If all A380 operators in the past decade are combined, over 396 million seats have been flown by the type. As you’d expect, it was all about Emirates, with almost half of all capacity (49%), equivalent to 193 million. This summer, Emirates has scheduled its A380s to operate 18 routes.

Singapore Airlines was the second-largest operator of A380s in the past 10 years, with Lufthansa the world’s third-largest by this measure. Qantas, Air France, and British Airways round-out the top-six, with this group having more than eight in ten A380 seats.

Lufthansa A380
Lufthansa was the world’s third-largest A380 user in the past decade. Photo: Vincenzo Pace | Simple Flying.

Lufthansa’s A380s

Lufthansa’s peak year for A380 use was 2016, when it had 3.5 million seats by the aircraft. This isn’t a particularly large amount, and it was equivalent to a 7% share of all A380 seats that year.
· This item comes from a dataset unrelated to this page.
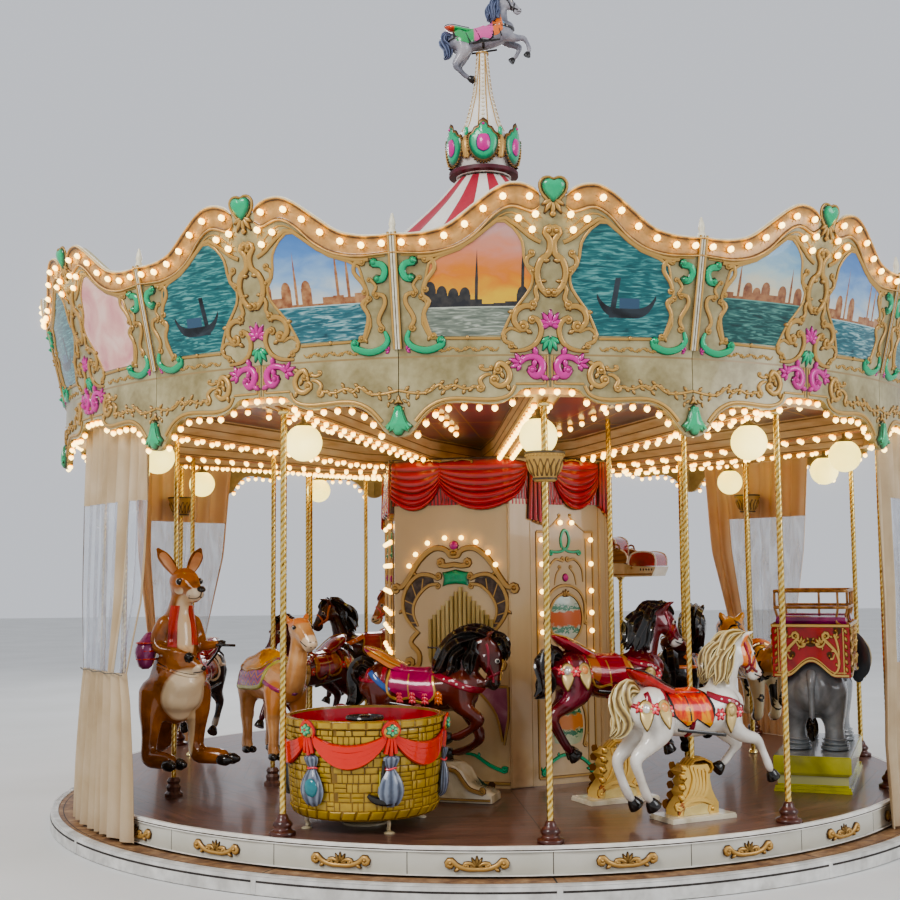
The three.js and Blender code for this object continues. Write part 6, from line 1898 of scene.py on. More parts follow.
def medals_on(bench, skin, side):
    """One side's jewelled medals, and the rosettes between them."""
    gems = (medal_mirror, medal_amber, medal_gold)
    for (x, z), gem in zip(((-0.405, -0.07), (-0.288, -0.078), (0.185, -0.125)), gems):
        place = pinned(skin, (x, side * 0.15, z))
        drop = [(-0.037, -0.01), (0.037, -0.01), (0.035, -0.06), (0.014, -0.108), (0.0, -0.126),
                (-0.014, -0.108), (-0.035, -0.06)]
        bench.add(dome(smooth(drop + drop[:1], 3)[:-1], 0.012, 3), medal_gold, place)
        bench.add(dome(ring_outline((0, 0), 0.042, 16, 1.25), 0.015, 3, 0.3), medal_gold, place)
        bench.add(dome(ring_outline((0, 0), 0.025, 14, 1.3), 0.023, 3), gem, place)
    for x, z in ((-0.468, -0.045), (-0.347, -0.082), (-0.238, -0.10), (0.115, -0.14), (0.255, -0.135)):
        place = pinned(skin, (x, side * 0.15, z))
        bench.add(merge(*[petal((0, 0), 60 * k, 0.04, 0.028, 0.4) for k in range(6)]), rosette_red,
                  place)
        bench.add(dome(ring_outline((0, 0), 0.01, 8), 0.018, 3), eye_white, place)


def face_on(bench, skin, side, look, coat):
    """One side's eye, nostril and mouth."""
    eye = np.array(look["eye"]) * (1, side, 1)
    bench.add(ball(eye * (1, 0.82, 1), 0.0165), eye_white)
    bench.add(ball(eye * (1, 0.93, 1) + (0.003, 0, 0), 0.0125), hoof_black)
    lid = [tuple(eye + (-0.02, -0.004 * side, 0.0)), tuple(eye + (0, 0.002 * side, 0.017)),
           tuple(eye + (0.021, -0.006 * side, -0.002))]
    bench.add(strap(skin, lid, 0.01, 0.007), coat)
    nostril = np.array(look["nostril"]) * (1, side, 1)
    bench.add(dome(ring_outline((0, 0), 0.009, 10, 0.75), 0.004, 3, 0.6), hoof_black, pinned(skin, nostril))
    bench.add(strap(skin, [(x, side * y, z) for x, y, z in look["mouth"]], 0.007, 0.0035), hoof_black)


def stirrups_on(bench, skin, strap_paint):
    """The foot bar on each side, and the strap that it hangs from."""
    for side in (-1, 1):
        bar = [(-0.2, side * 0.155, -0.205), (-0.05, side * 0.16, -0.225), (0.12, side * 0.155, -0.25)]
        bench.add(sweep(smooth(bar, 3), ROUND, 0.011), hoof_black)
        bench.add(strap(skin, [(-0.07, side * 0.12, -0.17), (-0.07, side * 0.11, -0.225),
                               (-0.07, side * 0.05, -0.27)],
                        0.028, 0.012), strap_paint)


def horse(name, coat, hair, cloth, strap_paint, edge, head="up", legs="leap", medals=True, blaze=None, size=1.0,
          locks=4, pointed=False, tassels=False):
    """A carved horse with its saddle at the origin, facing the way the ride turns."""
    look = HEADS[head]
    body = flesh([limb(*BARREL, wide=0.95), *look["bones"], *[limb(*leg) for leg in LEG_SETS[legs]],
                  *both((0.2, 0.045, -0.09, 0.095), (0.24, 0.05, -0.17, 0.075)),
                  *both((-0.30, 0.045, -0.06, 0.1), (-0.36, 0.05, -0.12, 0.085))], keep=0.04 * locks)
    skin = skin_of(body)
    bench = Bench()
    bench.add(body, coat)
    for leg in LEG_SETS[legs]:
        bench.add(hoof(leg), hoof_black)
    saddle_on(bench, skin, cloth, edge, pointed)
    for side in (-1, 1):
        harness_on(bench, skin, side, look, strap_paint, edge, pointed)
        if tassels:
            tassels_on(bench, skin, side)
        if medals:
            medals_on(bench, skin, side)
        face_on(bench, skin, side, look, coat)
        for k, stops in enumerate(look["mane"]):
            bench.add(tress([(x, side * y, z, r) for x, y, z, r in stops], locks - k, 0.3 * side, phase=k),
                      hair)
    bench.add(tress(look["forelock"], 3), hair)
    bench.add(tress(TAIL, locks + 1, 0.5, 0.4), hair)
    if blaze:
        bench.add(strap(skin, blaze[1], 0.03, 0.003), blaze[0])
    stirrups_on(bench, skin, strap_paint)
    return bench.mesh(name, 60) if size == 1.0 else (bench, skin)


def seat(r, deg, height):
    """Where a figure stands: out from the middle, turned to face the way the ride turns."""
    return Matrix.Rotation(radians(deg), 4, "Z") @ Matrix.Translation((0, -r, height))


SLIDING_R = 0.0167


def fixed_pole(name, r, deg, low, high, body="ride", slot="twisted_brass"):
    """A twisted pole from the deck or a guide up into the ceiling."""
    bench = Bench()
    bench.add(twisted(low, high, POLE_R if body == "ride" else SLIDING_R, 0.0152, 10), brass)
    if body == "ride":
        collar = [(0.02, low), (0.034, low + 0.004), (0.03, low + 0.02), (0.02, low + 0.028)]
        bench.add(turned(collar, 20), brass)
    return bench.piece(name, body, seat(r, deg, 0), slot, 60)


def pole_top(r, deg):
    """How high a fixed pole reaches: into a beam where one is over it, and into the ceiling elsewhere."""
    off_beam = abs(deg - round(deg / BAY_DEG) * BAY_DEG) * radians(1) * r
    return underside(r) + (0.0 if off_beam < BEAM_WIDE / 2 + POLE_R else BEAM_TALL) - 0.002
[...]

In fact, Lufthansa’s share of the type has declined almost yearly – it had 13% in 2011, reduced to just 5% in 2019. This was from the European carrier using the A380 less as the global total of the type still grew. Lufthansa is very unlikely to operate the A380 on commercial services again, although it hasn’t yet officially cut the type. Another aircraft, D-AIMD, left for storage on March 22nd.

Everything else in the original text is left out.